How much should Kentucky value winning as it searches for a new football coach?
What if he had 11-win seasons at two different schools? Even better, what if he has already made it clear he has an interest in the Kentucky job, even though the Wildcats have not won a Southeastern Conference title since 1977 or have just a 1-9 record this year?
Obviously, that coach is Bobby Petrino, the former coach at Louisville and Arkansas. Petrino’s father told Adam Himmelsbach of CourierJournal.com in Louisville that his son wants a job after being fired at Arkansas in the spring for not disclosing an “inappropriate relationship” with a 25-year-old female employee that he hired, gave money to and with whom he was involved in a motorcycle accident that he did not immediately disclose.
Still, many Kentucky fans upset with the way Joker Phillips’ team has played the last three years have made it clear they would like to see athletics director Mitch Barnhart reach out to Petrino, even if sources close to Barnhart have indicated that’s not going to happen.
“I just know this, that he’s interested in Kentucky,” Bob Petrino Sr. told Himmelsbach. “He wants to stay in the SEC. That was his life’s goal —to go to the SEC.”
Petrino would come with plenty of baggage.
He took over as head coach at Louisville in 2003, but he secretly interviewed with Auburn late in the 2003 season, even though Tommy Tuberville was still the coach. He won 11 games in 2004 and 12 in 2006 and singed a 10-year, $25-million contract in July 2006. Six months later he left the Cardinals to become head coach of the Atlanta Falcons.

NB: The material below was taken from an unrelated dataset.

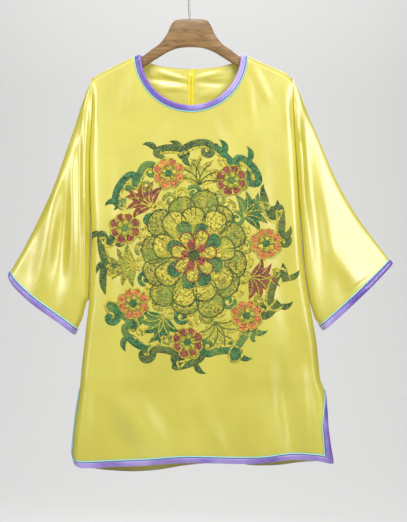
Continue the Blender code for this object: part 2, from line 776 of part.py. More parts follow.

Of course, that turned ugly, too, and with three games left in the season he abandoned the Falcons without telling his players and took over as coach at Arkansas. The Razorbacks went 10-2 in 2010 and lost to Ohio State in the Sugar Bowl. Arkansas won the 2012 Cotton Bowl and went 11-2, with losses only to Alabama and LSU.
This year Arkansas was expected to have a top-10 team that has bottomed out under interim coach John L. Smith — of course, the Razorbacks did beat Kentucky 49-7 in a storm-shortened game — without Petrino.
Several other SEC schools could have coaching vacancies — Tennessee, Auburn and Arkansas are good possibilities. Obviously, Arkansas is not going to contact Petrino. But Auburn could. So could Tennessee. And Petrino certainly would have as much, if not more, interest in those jobs than the one at Kentucky, because both teams traditionally win more, pay the coach more and put more resources into football.
Will Kentucky make a move on Petrino? Probably not. I just don’t see Barnhart doing that.
Should Kentucky make a move on Petrino? Maybe. It depends on how much the UK administration wants to win more than anything else.
So what will happen? My guess is nothing with Petrino, as Barnhart looks for other coaches he thinks can win and have the “integrity” Barnhart values. But if the Kentucky administration doesn’t want to make a stronger overall commitment to football, will it really matter whether the coach is Petrino, a rising star like Sonny Dykes, a moderately successful coach like Duke’s David Cutcliffe or perhaps a rising college or NFL coordinator?
But remember, this is not a guaranteed home run for Kentucky. Money alone won’t buy a big-name coach who values winning unless other changes are made to the Kentucky football culture, and that could be more difficult to do than having UK even take a run at Petrino.